- **Given problem**
Repeat every line below exactly as it reads.
---------- Supplied data ----------
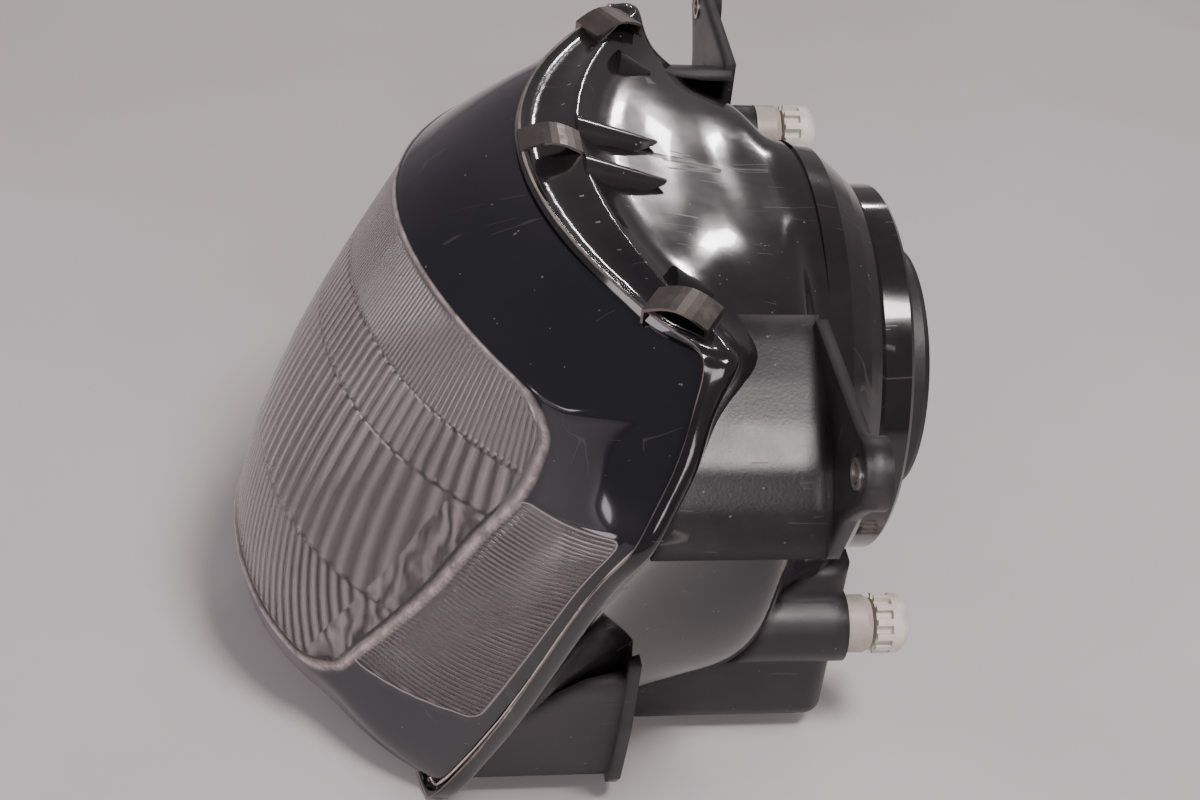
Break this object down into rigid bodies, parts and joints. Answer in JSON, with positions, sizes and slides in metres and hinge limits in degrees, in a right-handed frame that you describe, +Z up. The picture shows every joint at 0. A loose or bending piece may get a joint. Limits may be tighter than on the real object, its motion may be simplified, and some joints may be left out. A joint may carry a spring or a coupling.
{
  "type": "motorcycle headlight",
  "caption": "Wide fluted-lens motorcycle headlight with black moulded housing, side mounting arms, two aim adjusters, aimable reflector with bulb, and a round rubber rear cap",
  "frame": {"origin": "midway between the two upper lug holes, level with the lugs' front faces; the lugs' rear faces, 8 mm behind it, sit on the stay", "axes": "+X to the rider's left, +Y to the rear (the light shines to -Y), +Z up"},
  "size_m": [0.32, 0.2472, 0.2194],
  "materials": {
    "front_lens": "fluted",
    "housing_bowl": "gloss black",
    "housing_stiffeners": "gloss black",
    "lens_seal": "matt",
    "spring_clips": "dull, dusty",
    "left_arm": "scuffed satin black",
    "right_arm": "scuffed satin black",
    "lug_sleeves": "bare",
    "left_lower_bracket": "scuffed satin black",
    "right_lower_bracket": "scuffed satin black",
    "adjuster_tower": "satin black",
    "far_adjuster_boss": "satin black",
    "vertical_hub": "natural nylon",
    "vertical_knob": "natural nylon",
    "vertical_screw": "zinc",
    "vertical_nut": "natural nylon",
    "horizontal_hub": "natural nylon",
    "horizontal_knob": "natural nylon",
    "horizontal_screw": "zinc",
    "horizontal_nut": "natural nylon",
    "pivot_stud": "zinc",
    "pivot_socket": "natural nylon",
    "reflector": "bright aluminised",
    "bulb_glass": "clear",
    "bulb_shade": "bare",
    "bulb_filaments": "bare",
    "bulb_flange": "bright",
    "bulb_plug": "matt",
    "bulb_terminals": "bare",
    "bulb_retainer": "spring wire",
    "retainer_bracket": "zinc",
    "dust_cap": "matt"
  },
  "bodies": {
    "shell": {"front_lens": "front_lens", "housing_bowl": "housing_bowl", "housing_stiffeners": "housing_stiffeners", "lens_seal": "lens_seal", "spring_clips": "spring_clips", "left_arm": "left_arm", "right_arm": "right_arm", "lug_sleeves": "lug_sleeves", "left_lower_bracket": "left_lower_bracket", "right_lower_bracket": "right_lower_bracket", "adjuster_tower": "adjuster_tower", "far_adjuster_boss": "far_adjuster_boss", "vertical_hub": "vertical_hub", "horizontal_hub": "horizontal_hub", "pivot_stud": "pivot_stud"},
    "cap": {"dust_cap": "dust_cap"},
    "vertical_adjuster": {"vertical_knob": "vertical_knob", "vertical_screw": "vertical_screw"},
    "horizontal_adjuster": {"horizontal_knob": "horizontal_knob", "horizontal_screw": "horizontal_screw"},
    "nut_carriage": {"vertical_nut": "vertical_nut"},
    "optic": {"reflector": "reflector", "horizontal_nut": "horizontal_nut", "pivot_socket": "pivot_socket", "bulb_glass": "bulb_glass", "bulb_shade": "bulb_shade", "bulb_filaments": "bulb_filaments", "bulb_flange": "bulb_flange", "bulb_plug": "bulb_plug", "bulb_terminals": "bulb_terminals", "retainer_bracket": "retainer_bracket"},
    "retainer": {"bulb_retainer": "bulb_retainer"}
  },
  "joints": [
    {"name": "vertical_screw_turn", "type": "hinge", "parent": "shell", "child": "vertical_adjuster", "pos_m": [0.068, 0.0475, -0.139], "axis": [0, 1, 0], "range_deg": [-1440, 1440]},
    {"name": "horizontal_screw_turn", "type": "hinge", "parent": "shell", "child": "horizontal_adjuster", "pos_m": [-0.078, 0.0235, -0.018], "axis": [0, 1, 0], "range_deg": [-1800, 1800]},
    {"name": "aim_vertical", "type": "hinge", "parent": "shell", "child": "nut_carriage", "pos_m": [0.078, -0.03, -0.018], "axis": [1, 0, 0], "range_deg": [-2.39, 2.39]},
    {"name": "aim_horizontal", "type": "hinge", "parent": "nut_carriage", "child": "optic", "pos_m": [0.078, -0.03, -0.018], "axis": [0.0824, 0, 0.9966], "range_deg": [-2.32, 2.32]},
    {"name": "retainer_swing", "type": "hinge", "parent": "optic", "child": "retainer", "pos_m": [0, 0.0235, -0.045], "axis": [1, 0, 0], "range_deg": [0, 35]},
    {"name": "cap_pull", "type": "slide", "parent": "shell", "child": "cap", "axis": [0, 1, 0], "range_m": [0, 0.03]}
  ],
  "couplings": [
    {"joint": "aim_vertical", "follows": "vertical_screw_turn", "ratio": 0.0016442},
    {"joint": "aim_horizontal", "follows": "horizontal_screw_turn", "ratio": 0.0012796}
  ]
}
----------
- **Task output**
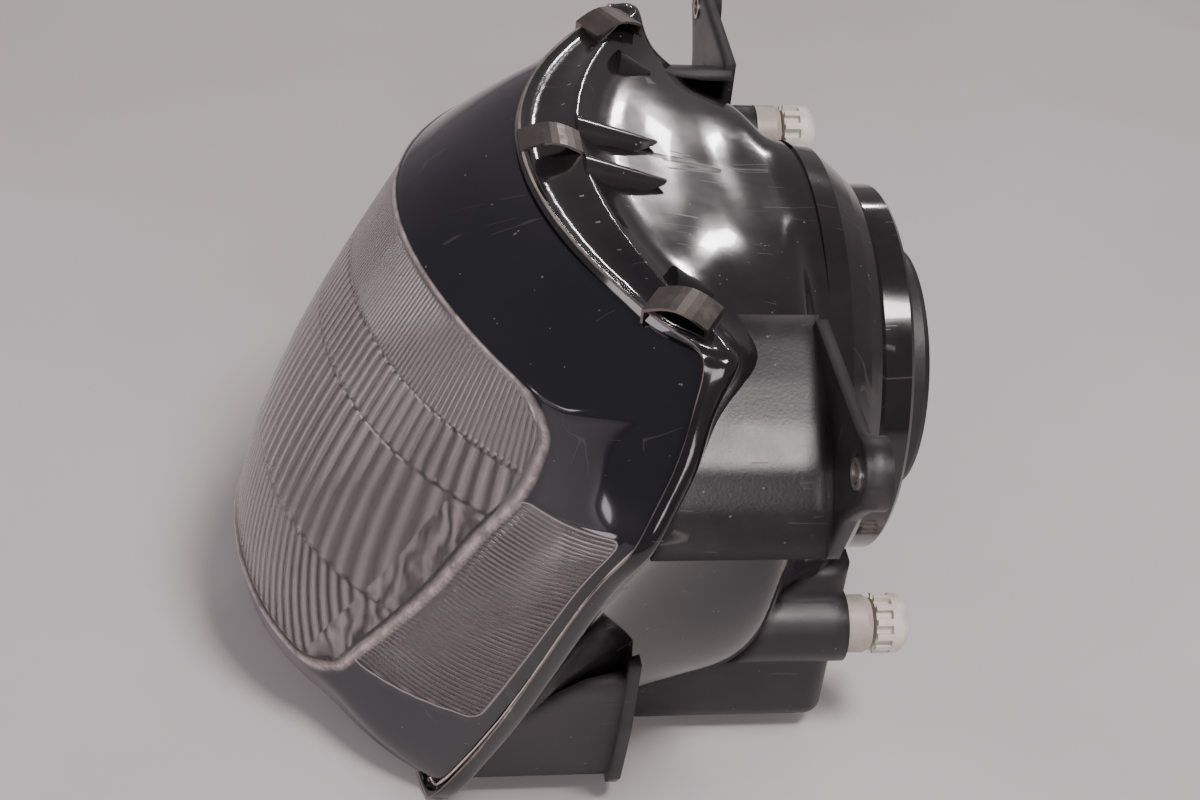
Break this object down into rigid bodies, parts and joints. Answer in JSON, with positions, sizes and slides in metres and hinge limits in degrees, in a right-handed frame that you describe, +Z up. The picture shows every joint at 0. A loose or bending piece may get a joint. Limits may be tighter than on the real object, its motion may be simplified, and some joints may be left out. A joint may carry a spring or a coupling.
{
  "type": "motorcycle headlight",
  "caption": "Wide fluted-lens motorcycle headlight with black moulded housing, side mounting arms, two aim adjusters, aimable reflector with bulb, and a round rubber rear cap",
  "frame": {"origin": "midway between the two upper lug holes, level with the lugs' front faces; the lugs' rear faces, 8 mm behind it, sit on the stay", "axes": "+X to the rider's left, +Y to the rear (the light shines to -Y), +Z up"},
  "size_m": [0.32, 0.2472, 0.2194],
  "materials": {
    "front_lens": "fluted",
    "housing_bowl": "gloss black",
    "housing_stiffeners": "gloss black",
    "lens_seal": "matt",
    "spring_clips": "dull, dusty",
    "left_arm": "scuffed satin black",
    "right_arm": "scuffed satin black",
    "lug_sleeves": "bare",
    "left_lower_bracket": "scuffed satin black",
    "right_lower_bracket": "scuffed satin black",
    "adjuster_tower": "satin black",
    "far_adjuster_boss": "satin black",
    "vertical_hub": "natural nylon",
    "vertical_knob": "natural nylon",
    "vertical_screw": "zinc",
    "vertical_nut": "natural nylon",
    "horizontal_hub": "natural nylon",
    "horizontal_knob": "natural nylon",
    "horizontal_screw": "zinc",
    "horizontal_nut": "natural nylon",
    "pivot_stud": "zinc",
    "pivot_socket": "natural nylon",
    "reflector": "bright aluminised",
    "bulb_glass": "clear",
    "bulb_shade": "bare",
    "bulb_filaments": "bare",
    "bulb_flange": "bright",
    "bulb_plug": "matt",
    "bulb_terminals": "bare",
    "bulb_retainer": "spring wire",
    "retainer_bracket": "zinc",
    "dust_cap": "matt"
  },
  "bodies": {
    "shell": {"front_lens": "front_lens", "housing_bowl": "housing_bowl", "housing_stiffeners": "housing_stiffeners", "lens_seal": "lens_seal", "spring_clips": "spring_clips", "left_arm": "left_arm", "right_arm": "right_arm", "lug_sleeves": "lug_sleeves", "left_lower_bracket": "left_lower_bracket", "right_lower_bracket": "right_lower_bracket", "adjuster_tower": "adjuster_tower", "far_adjuster_boss": "far_adjuster_boss", "vertical_hub": "vertical_hub", "horizontal_hub": "horizontal_hub", "pivot_stud": "pivot_stud"},
    "cap": {"dust_cap": "dust_cap"},
    "vertical_adjuster": {"vertical_knob": "vertical_knob", "vertical_screw": "vertical_screw"},
    "horizontal_adjuster": {"horizontal_knob": "horizontal_knob", "horizontal_screw": "horizontal_screw"},
    "nut_carriage": {"vertical_nut": "vertical_nut"},
    "optic": {"reflector": "reflector", "horizontal_nut": "horizontal_nut", "pivot_socket": "pivot_socket", "bulb_glass": "bulb_glass", "bulb_shade": "bulb_shade", "bulb_filaments": "bulb_filaments", "bulb_flange": "bulb_flange", "bulb_plug": "bulb_plug", "bulb_terminals": "bulb_terminals", "retainer_bracket": "retainer_bracket"},
    "retainer": {"bulb_retainer": "bulb_retainer"}
  },
  "joints": [
    {"name": "vertical_screw_turn", "type": "hinge", "parent": "shell", "child": "vertical_adjuster", "pos_m": [0.068, 0.0475, -0.139], "axis": [0, 1, 0], "range_deg": [-1440, 1440]},
    {"name": "horizontal_screw_turn", "type": "hinge", "parent": "shell", "child": "horizontal_adjuster", "pos_m": [-0.078, 0.0235, -0.018], "axis": [0, 1, 0], "range_deg": [-1800, 1800]},
    {"name": "aim_vertical", "type": "hinge", "parent": "shell", "child": "nut_carriage", "pos_m": [0.078, -0.03, -0.018], "axis": [1, 0, 0], "range_deg": [-2.39, 2.39]},
    {"name": "aim_horizontal", "type": "hinge", "parent": "nut_carriage", "child": "optic", "pos_m": [0.078, -0.03, -0.018], "axis": [0.0824, 0, 0.9966], "range_deg": [-2.32, 2.32]},
    {"name": "retainer_swing", "type": "hinge", "parent": "optic", "child": "retainer", "pos_m": [0, 0.0235, -0.045], "axis": [1, 0, 0], "range_deg": [0, 35]},
    {"name": "cap_pull", "type": "slide", "parent": "shell", "child": "cap", "axis": [0, 1, 0], "range_m": [0, 0.03]}
  ],
  "couplings": [
    {"joint": "aim_vertical", "follows": "vertical_screw_turn", "ratio": 0.0016442},
    {"joint": "aim_horizontal", "follows": "horizontal_screw_turn", "ratio": 0.0012796}
  ]
}